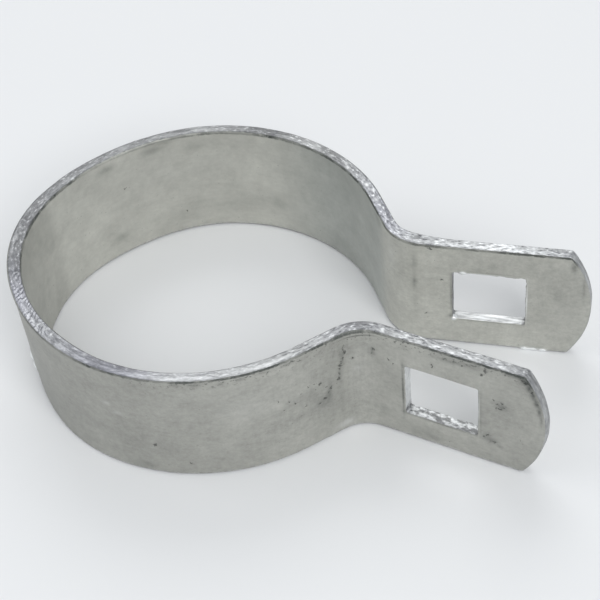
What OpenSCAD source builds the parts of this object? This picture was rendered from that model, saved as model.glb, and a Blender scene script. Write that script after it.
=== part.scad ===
// Brace band: one strip of galvanised steel, formed round a fence post.
// Two ears stand off the post side by side, each with a punched slot for the bolt
// that draws the band tight and holds a rail end between the ears.
// The post's axis is Z, with the origin at half the strip's width. The ears point along +X.

/* [Post] */
// Outside diameter of the post that the band wraps
post_d = 60.3; // [48:0.1:90]

/* [Strip] */
// Width of the strip, measured along the post
strip_w = 22.2; // [18:0.1:30]
// Thickness of the strip with its zinc coat
strip_t = 2.1; // [1.4:0.1:3.2]
// Radius along the strip's long edges
edge_r = 0.3; // [0.1:0.05:0.6]

/* [Neck] */
// Angle from the middle line at which the strip leaves the post
neck_angle = 38; // [32:1:46]
// Straight run between the post and the outward bend
neck_run = 7.3; // [3:0.1:10]
// Inside radius of the outward bend
bend_r = 6.1; // [3:0.1:9]

/* [Ears] */
// Lean of the ear on the +Y side away from the middle line, in degrees
lean_left = 8.4; // [0:0.1:12]
// Lean of the ear on the -Y side away from the middle line, in degrees
lean_right = 6.5; // [0:0.1:12]
// Length of an ear from its bend to its tip
ear_l = 28.4; // [25:0.1:40]
// Radius of the curve that an ear's end is sheared to
end_r = 19; // [16:0.5:40]

/* [Bolt slots] */
// Distance from the bend to the slot
slot_inset = 4.8; // [3:0.1:7]
// Length of a slot, along the ear
slot_l = 12.5; // [8:0.1:14]
// Height of a slot, across the ear
slot_h = 10.8; // [8:0.1:12]
// Radius in the slot's corners
slot_r = 0.4; // [0.3:0.1:3]

/* [Hidden] */
$fn = 96;
// How far a cutter runs past what it cuts
past = 1;
// How far a curved run is drawn past the plane that squares it off, in degrees
overrun = 4;
// How many times smaller the runs are while they are joined
join_scale = 100;
// Radius of the strip's middle line round the post, and round the outward bend
wrap_r = (post_d + strip_t) / 2;
turn_r = bend_r + strip_t / 2;

// A rectangle about the origin with round corners
module rounded_rect(size, r) {
    square([size.x, size.y - 2 * r], center = true);
    square([size.x - 2 * r, size.y], center = true);
    for (sx = [-1, 1], sy = [-1, 1])
        translate([sx * (size.x / 2 - r), sy * (size.y / 2 - r)])
            circle(r);
}

// The strip's cross-section: thickness along X, width along Y
module strip_section() {
    rounded_rect([strip_t, strip_w], edge_r);
}

// The strip carried along X from the origin
module straight_run(length) {
    rotate([90, 0, 90])
        linear_extrude(length)
            strip_section();
}

// The strip carried round Z from the X axis, at radius r on its middle line
module curved_run(r, sweep) {
    rotate_extrude(angle = sweep)
        translate([r, 0])
            strip_section();
}

// A block on one side of the plane X = 0, thick and wide enough to square off the strip
module trim_block(direction) {
    translate([direction * strip_w / 2, 0, 0])
        cube([strip_w, 2 * strip_t, strip_w + 2 * past], center = true);
}

// Frames along the strip. In each, the strip's middle line passes the origin, heading along X.
module where_wrap_ends() {
    rotate(neck_angle)
        translate([wrap_r, 0, 0])
            rotate(-90)
                children();
}

module where_neck_ends() {
    where_wrap_ends()
        translate([neck_run, 0, 0])
            children();
}

module where_ear_starts(lean) {
    where_neck_ends()
        translate([0, turn_r, 0])
            rotate(bend_sweep(lean))
                translate([0, -turn_r, 0])
                    children();
}

// The neck heads neck_angle short of square to the middle line, and the bend turns it out to the lean
function bend_sweep(lean) = 90 - neck_angle + lean;

// The round part on the post, drawn on past its second end and squared off there
module wrap() {
    difference() {
        rotate(neck_angle)
            curved_run(wrap_r, 360 - 2 * neck_angle + overrun);
        mirror([0, 1, 0])
            where_wrap_ends()
                trim_block(1);
    }
}

// The outward bend, drawn back from the ear past the neck and squared off there
module outward_bend(lean) {
    difference() {
        where_ear_starts(lean)
            translate([0, turn_r, 0])
                rotate(-90)
                    curved_run(turn_r, -bend_sweep(lean) - overrun);
        where_neck_ends()
            trim_block(-1);
    }
}

// An ear's waste, flat: X runs along the ear from its bend, Y across it
module ear_waste() {
    // What is sheared off round the end
    difference() {
        translate([ear_l - end_r, -strip_w / 2 - past])
            square([end_r + past, strip_w + 2 * past]);
        translate([ear_l - end_r, 0])
            circle(end_r);
    }
    // The punched slot
    translate([slot_inset + slot_l / 2, 0])
        rounded_rect([slot_l, slot_h], slot_r);
}

// A flat ear with its end sheared round and its slot punched
module ear() {
    difference() {
        straight_run(ear_l);
        rotate([90, 0, 0])
            linear_extrude(strip_t + 2 * past, center = true)
                ear_waste();
    }
}

// Joins runs that meet end to end, at a scale so small that rounding leaves no gap between them
module joined() {
    scale(join_scale)
        for (i = [0 : $children - 1])
            scale(1 / join_scale)
                children(i);
}

// One side of the band past the post
module side(lean) {
    joined() {
        where_wrap_ends()
            straight_run(neck_run);
        outward_bend(lean);
        where_ear_starts(lean)
            ear();
    }
}

module band() {
    color("darkgray")
        joined() {
            wrap();
            side(lean_left);
            mirror([0, 1, 0])
                side(lean_right);
        }
}

band();
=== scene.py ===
"""Looks of the brace band: one galvanised strip, punched, sheared and formed round a post.

The strip is first laid out flat as a grid of points, with its slots and its sheared ends. Zinc
relief is pressed into that flat strip, and the strip is then carried along its formed middle line.
Flat places are in millimetres: how far along the strip from the middle of the wrap (plus towards
the ear at +Y), how far across it (plus is up), and how far through it (plus is the outer face).
"""

from __future__ import annotations

import itertools
import logging
from dataclasses import dataclass, field
from enum import Enum
from typing import Sequence

import bpy
import numpy as np
from mathutils import Matrix


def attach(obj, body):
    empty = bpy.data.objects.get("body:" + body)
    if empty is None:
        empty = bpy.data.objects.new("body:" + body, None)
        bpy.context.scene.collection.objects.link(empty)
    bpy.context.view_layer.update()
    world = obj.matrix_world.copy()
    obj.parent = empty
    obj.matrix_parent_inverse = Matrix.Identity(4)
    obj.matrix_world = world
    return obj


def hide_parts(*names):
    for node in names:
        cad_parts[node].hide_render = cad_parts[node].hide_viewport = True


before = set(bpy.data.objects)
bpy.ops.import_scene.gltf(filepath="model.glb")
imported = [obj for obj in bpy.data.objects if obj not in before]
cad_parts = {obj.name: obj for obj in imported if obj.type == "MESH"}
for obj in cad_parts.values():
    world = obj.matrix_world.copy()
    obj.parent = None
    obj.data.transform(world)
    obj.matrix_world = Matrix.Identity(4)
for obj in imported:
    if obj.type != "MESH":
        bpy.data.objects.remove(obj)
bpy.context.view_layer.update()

MM = 0.001

# How far across the flat strip its long edges are taken to begin, in millimetres.
EDGE_FROM = 10.9

# Multipliers that scatter a lattice point's three numbers and its seed, the shifts and multipliers
# that stir them, and the bits that are kept on the way and at the end.
SCATTER = (73856093, 19349663, 83492791, 40503)
STIRS = ((13, 1274126177), (15, 668265263))
KEPT_BITS = 0x7FFFFFFF
END_BITS = 0xFFFF

Colour = tuple[float, float, float, float]
Stops = tuple[tuple[float, float], ...]
Pits = tuple[tuple[float, float, float], ...]

log = logging.getLogger("brace_band")


def graded(count: int, crowding: float) -> np.ndarray:
    """Places from 0 to 1 that lie closer together near both ends.

    An even step x becomes x - crowding * sin(2 pi x) / (2 pi), so that the step at the ends is
    (1 - crowding) times the even one.

    Args:
        count: How many steps to make.
        crowding: 0 for even steps, towards 1 for steps that vanish at the ends.

    Returns:
        count + 1 places in rising order.
    """
    even = np.linspace(0.0, 1.0, count + 1)
    return even - crowding * np.sin(2 * np.pi * even) / (2 * np.pi)


def lattice_noise(places: np.ndarray, cells: Sequence[float], seed: int) -> np.ndarray:
    """Soft noise from -1 to 1: random numbers on a box lattice, blended along 3t^2 - 2t^3.

    A lattice point's number comes from its three whole numbers and the seed, each times its own
    multiplier, put together bit by bit and stirred.

    Args:
        places: N x 3 places.
        cells: Size of a lattice box along each axis, in the same unit.
        seed: Which noise to make.

    Returns:
        N values.
    """
    scaled = places / np.asarray(cells, float)
    base = np.floor(scaled).astype(np.int64)
    t = scaled - base
    t = t * t * (3 - 2 * t)
    total = np.zeros(len(places))
    for corner in itertools.product((0, 1), repeat=3):
        node = base + np.array(corner)
        mixed = np.bitwise_xor.reduce(node * np.array(SCATTER[:3]), axis=1) ^ seed * SCATTER[3]
        for shift, factor in STIRS:
            mixed = (mixed ^ (mixed >> shift)) * factor & KEPT_BITS
        weight = np.prod(np.where(corner, t, 1 - t), axis=1)
        total += weight * ((mixed >> 7 & END_BITS) / (END_BITS / 2) - 1)
    return total


def add_object(name: str, data: bpy.types.ID) -> bpy.types.Object:
    """Makes an object of some data and puts it into the scene, at the origin.

    Args:
        name: Its name.
        data: Its mesh, lamp or lens.

    Returns:
        The object.
    """
    made = bpy.data.objects.new(name, data)
    bpy.context.scene.collection.objects.link(made)
    return made


def standing(axes: Sequence[np.ndarray], place: Sequence[float]) -> Matrix:
    """The matrix of an object that stands at a place: its columns are the axes and the place.

    Args:
        axes: The object's three axes, as unit vectors.
        place: Where it stands.

    Returns:
        The matrix.
    """
    turned = np.eye(4)
    turned[:3] = np.stack([*axes, place], axis=-1)
    return Matrix(turned.tolist())


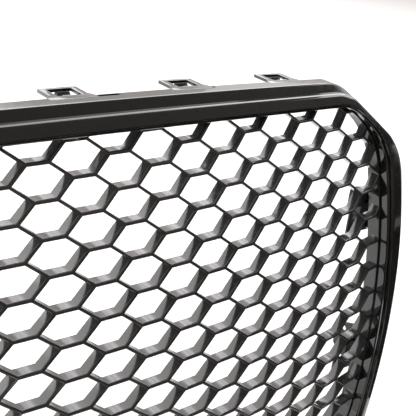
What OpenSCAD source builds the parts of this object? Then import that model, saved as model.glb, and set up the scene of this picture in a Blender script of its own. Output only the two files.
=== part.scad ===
// Front grille: a gloss black surround, a trim band clipped on it, and a honeycomb insert behind.
// X runs across the car, +Y points rearwards into the car and +Z is up. The front looks along -Y.
// The origin is the middle of the line of the four lower lug holes.

/* [Honeycomb] */
// Distance from one column of cells to the next
column_pitch = 38; // [37:0.5:39]
// Distance from one row of cells to the next
row_pitch = 25; // [24.5:0.5:25.5]
// Length of a cell's flat top and bottom edge
cell_flat = 20.2; // [19:0.1:21]
// Thickness of the walls between the cells
rib_t = 2.8; // [2.4:0.1:3.2]
// Depth of the walls between the cells, front to back
rib_depth = 11.3; // [8:0.1:12]
// Depth of the rim around the cells
rim_depth = 16; // [15.5:0.5:17]

/* [Face] */
// How far the face leans back at the top row, in degrees
face_lean = 35; // [32:0.5:37]
// Radius of the face from top to bottom
face_radius_v = 400; // [390:5:420]
// Radius of the face from side to side
face_radius_h = 3180; // [3000:20:3400]

/* [Opening] */
// Height of the opening's top edge over the first row of cells
opening_top = 16.5; // [15:0.5:18]
// Depth of the opening's bottom edge under the first row of cells
opening_drop = 374; // [370:1:378]
// Half width at the shoulders, where the opening is widest
shoulder_w = 415; // [410:1:420]
// Half width at the feet, above the lower corners
foot_w = 352; // [347:1:357]
// Half width of the straight part of the top edge
top_w = 374; // [370:1:378]
// Half width of the straight part of the bottom edge
bottom_w = 300; // [295:1:305]
// Radius of the opening's corners
corner_r = 50; // [42:1:54]

/* [Surround] */
// Width of the surround along its top
band_top = 22; // [21:0.5:24]
// Width of the surround at the shoulders
band_side = 28; // [27:0.5:30]
// Width of the surround along its bottom
band_bottom = 24; // [23:0.5:26]
// How far the trim band stands in front of the cells
trim_proud = 15.3; // [14.5:0.1:16]
// Depth of the flange behind the cells' front
flange_depth = 10; // [9:0.5:11]

/* [Fixings] */
// Distance between the lower lug holes
lug_pitch = 140; // [136:1:144]
// Radius of the lower lug holes and the bracket holes
mount_hole_r = 3.25; // [3:0.05:3.5]
// Distance between the two holes of a side bracket
bracket_hole_pitch = 24; // [22:1:26]
// Reach of the top tabs behind the flange
tab_reach = 26; // [24:0.5:28]

/* [Hidden] */
row0_z = 394.5;             // height of the first row of cells over the origin
datum_y = 72;               // depth of the face's centre, at the first row of cells
face_cubic = 4.4e-7;        // flattens the face towards its foot
face_sides = 1.2e-10;       // sweeps the outer ends further back
face_twist = 3.9e-7;        // sweeps the lower ends further back than the upper ones
crown_r = 7850;             // bow of the top and bottom edges
arc_steps = 5;
shoulder_drop = 21;         // from the first row down to the opening's shoulders, and to its feet
foot_drop = 318;
outer_shoulder_drop = 28;   // the same two drops on the surround's outer edge
outer_foot_drop = 330;
outer_top_in = 10;          // the outer edge's top is this much narrower at each end
foot_side = 17;             // width of the surround beside the feet, and beside the bottom edge's ends
bottom_side = 12;
columns = 11;               // columns of cells on each side of the middle one
rows = 16;
tab_x = [50, 175, 297];     // tabs on the right half
slot_x = [81, 187, 299];    // middles of the locating slots beside them
slot_w = 27;
slot_d = 4;
slot_back = 1.2;            // strip of flange behind a slot
tab_w = 37;
tab_t = 3;
window_w = 23;
window_d = 18.5;
window_gap = 3.5;           // strip of tab in front of the window
tab_lift = 0.3;             // the tabs' top faces stand this far over the flange
arm_w = 12;
arm_t = 1.6;
arm_len = 13.5;
arm_drop = 5;               // the arms' hinge lines lie this far under the tabs' top face
clip_t = 0.8;
lug_w = 22;
lug_t = 3;
lug_edge = 8;               // from a lug's hole to its free end
hook_x = [140, 262];        // sprung hooks on the right half of the lower flange
hook_len = 15;
hook_w = 14;
hook_t = 1.8;
right_screws = [3, 8, 14, 20, 23, 28, 36, 42];  // stations round the right half of the outline
screw_r = 1.25;
head_r = 3.2;
head_h = 2.2;
right_studs = [2, 10, 17, 24, 33, 40];
stud_r = 1.5;
skin_in = 5.4;              // bosses start this far in front of the face, inside the surround's skin
boss_r = 3.2;
stud_boss_r = 4.6;
bracket_boss_r = 4;
ear_w = 12;
ear_t = 2.5;
ear_end = 3.4;              // from a screw to the end of its ear
bracket_drop = [110, 250];  // from the first row of cells down to each bracket's middle
bracket_h = 46;
bracket_t = 2.5;
bracket_reach = 34;
bracket_screw_pitch = 28;
mid_z = row0_z + (opening_top - opening_drop) / 2;
gloss_black = "#17171a";
satin_black = "#2b2b2d";
steel = "#9a9ca0";
fine = 48;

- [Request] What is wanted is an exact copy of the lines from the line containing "obj.parent = empty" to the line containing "obj.parent = None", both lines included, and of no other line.

- [Problem solution]
    obj.parent = empty
    obj.matrix_parent_inverse = Matrix.Identity(4)
    obj.matrix_world = world
    return obj


def hide_parts(*names):
    for node in names:
        cad_parts[node].hide_render = cad_parts[node].hide_viewport = True


before = set(bpy.data.objects)
bpy.ops.import_scene.gltf(filepath="model.glb")
imported = [obj for obj in bpy.data.objects if obj not in before]
cad_parts = {obj.name: obj for obj in imported if obj.type == "MESH"}
for obj in cad_parts.values():
    world = obj.matrix_world.copy()
    obj.parent = None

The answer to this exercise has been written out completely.